Keeping you on the right side of infamy are the carbon-ceramic rotors. Braking distances are in the realm of those of the best cars we’ve ever tested. Erasing 70 mph takes only 139 feet, and we scrub 100 mph in 271 feet. Even after hauling the BC down from 180 mph, the brakes never showed signs of stress. At high speeds, the wing moves itself against the airflow under braking and acts as both a parachute to slow the car and a stabilizer to keep the load transfer balanced and the car steady.

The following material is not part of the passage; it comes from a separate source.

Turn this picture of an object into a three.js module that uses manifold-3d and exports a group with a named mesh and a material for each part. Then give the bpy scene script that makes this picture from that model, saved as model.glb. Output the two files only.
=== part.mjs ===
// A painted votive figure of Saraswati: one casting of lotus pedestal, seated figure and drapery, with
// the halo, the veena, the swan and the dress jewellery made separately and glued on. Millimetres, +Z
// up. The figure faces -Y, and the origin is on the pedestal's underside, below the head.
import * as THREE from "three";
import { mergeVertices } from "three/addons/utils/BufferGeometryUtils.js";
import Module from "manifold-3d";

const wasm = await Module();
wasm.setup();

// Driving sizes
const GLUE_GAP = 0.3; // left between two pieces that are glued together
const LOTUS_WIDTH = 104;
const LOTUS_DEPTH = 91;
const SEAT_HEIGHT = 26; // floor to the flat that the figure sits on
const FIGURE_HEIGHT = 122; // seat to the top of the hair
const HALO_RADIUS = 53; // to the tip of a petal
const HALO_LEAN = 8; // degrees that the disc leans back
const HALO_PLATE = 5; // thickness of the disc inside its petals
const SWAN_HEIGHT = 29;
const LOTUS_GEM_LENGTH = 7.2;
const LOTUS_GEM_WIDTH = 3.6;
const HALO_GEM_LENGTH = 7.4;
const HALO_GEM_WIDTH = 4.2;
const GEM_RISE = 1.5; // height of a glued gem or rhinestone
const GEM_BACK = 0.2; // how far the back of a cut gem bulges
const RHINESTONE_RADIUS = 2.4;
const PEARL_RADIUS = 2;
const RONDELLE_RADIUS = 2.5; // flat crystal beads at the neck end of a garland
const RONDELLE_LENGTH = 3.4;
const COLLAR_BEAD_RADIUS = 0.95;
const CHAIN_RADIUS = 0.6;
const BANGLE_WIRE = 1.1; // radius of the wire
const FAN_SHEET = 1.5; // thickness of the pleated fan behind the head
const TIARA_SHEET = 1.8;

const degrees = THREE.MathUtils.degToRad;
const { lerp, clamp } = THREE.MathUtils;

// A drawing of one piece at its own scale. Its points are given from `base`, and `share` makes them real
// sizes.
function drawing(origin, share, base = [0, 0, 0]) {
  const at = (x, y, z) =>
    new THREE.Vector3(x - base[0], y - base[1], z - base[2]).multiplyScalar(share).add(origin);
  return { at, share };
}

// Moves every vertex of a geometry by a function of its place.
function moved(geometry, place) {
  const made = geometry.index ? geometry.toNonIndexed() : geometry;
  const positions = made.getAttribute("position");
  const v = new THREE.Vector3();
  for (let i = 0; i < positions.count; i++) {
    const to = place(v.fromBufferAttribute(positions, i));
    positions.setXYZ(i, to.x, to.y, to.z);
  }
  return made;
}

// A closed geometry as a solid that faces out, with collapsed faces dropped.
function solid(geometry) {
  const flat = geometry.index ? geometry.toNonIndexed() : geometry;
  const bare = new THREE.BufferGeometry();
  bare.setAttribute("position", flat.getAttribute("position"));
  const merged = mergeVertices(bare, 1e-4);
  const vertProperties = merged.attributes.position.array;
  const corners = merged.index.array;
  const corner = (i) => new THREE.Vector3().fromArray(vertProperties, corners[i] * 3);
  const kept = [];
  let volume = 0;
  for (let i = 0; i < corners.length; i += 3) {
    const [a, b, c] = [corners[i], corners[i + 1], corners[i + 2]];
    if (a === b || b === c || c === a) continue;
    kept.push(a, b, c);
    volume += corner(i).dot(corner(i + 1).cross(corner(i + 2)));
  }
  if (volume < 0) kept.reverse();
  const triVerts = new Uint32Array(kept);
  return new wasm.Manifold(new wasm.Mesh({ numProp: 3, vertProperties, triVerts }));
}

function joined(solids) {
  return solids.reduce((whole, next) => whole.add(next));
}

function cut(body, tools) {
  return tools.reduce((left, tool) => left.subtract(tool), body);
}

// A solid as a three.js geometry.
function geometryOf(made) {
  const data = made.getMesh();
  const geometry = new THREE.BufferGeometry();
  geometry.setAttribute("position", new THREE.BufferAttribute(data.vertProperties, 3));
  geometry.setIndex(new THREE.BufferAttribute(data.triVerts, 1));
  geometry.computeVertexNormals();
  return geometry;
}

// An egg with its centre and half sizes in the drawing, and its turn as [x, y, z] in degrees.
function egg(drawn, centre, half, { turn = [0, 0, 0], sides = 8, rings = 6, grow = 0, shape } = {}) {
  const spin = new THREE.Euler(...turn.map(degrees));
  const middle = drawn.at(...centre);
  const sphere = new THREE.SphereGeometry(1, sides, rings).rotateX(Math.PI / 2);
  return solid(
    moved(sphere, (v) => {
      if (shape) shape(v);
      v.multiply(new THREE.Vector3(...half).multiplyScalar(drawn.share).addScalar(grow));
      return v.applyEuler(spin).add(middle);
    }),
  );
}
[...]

On the road, the pushrod-actuated coil springs and electronically controlled dampers provide a more civil ride than we expected from a car that looks like it should require Nomex. From the driver’s seat, the curved windshield, visible fenders, and exposed carbon fiber certainly set the race-car mood. Tall fender-mounted rearview mirrors are set far enough out for you to see what’s behind the car, which is good because the optional roof duct that directs air over the engine blinds the inside rearview mirror.

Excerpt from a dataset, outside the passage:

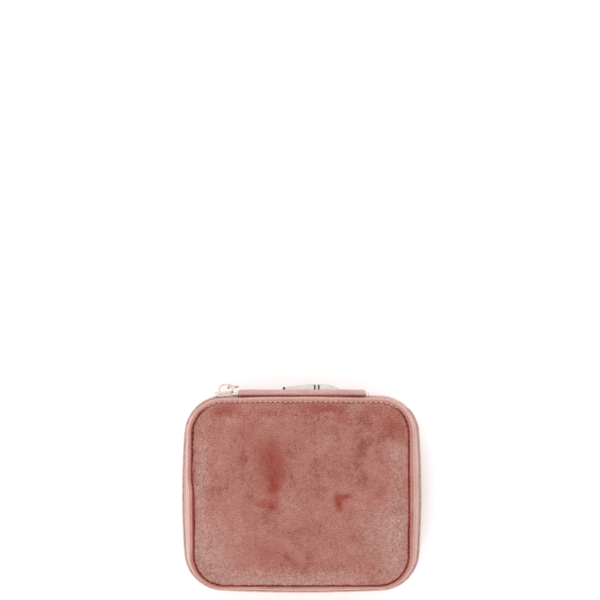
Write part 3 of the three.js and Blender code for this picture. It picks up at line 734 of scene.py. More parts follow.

Interior design borrows from the retrofuturist school, appearing to have been done by Jules Verne and H.G. Wells. The analog gauges could have come from a Victorian train, and the leather grab handles to close the feathery doors add to the vintage feel. A wooden shift knob—a hat tip to the Porsche 917, Horacio Pagani’s favorite car—tops the shift mechanism’s exposed skeleton. We couldn’t find interior or exterior parts shared with a common car, a surprise from a small-batch carmaker.
Perhaps the best measure of art is what sort of response it creates. Even as a static sculpture, the Huayra stirs something warm and deep inside that makes you fully conscious of your knees—that you’re bipedal and inherently unstable. Drive one and you’re filled with both anxiety and the joy of a V-12 completely unstressed by the car around it. Sound and g-forces flood the nervous system. Yet, despite how hard the Huayra strives for perfection, like any construct of man, it is imperfect. It’s expensive and a gearbox short, but that’s like worrying about Mona Lisa’s lack of eyebrows. Returning the car is a relief. As a work of art, it will probably outlive us all.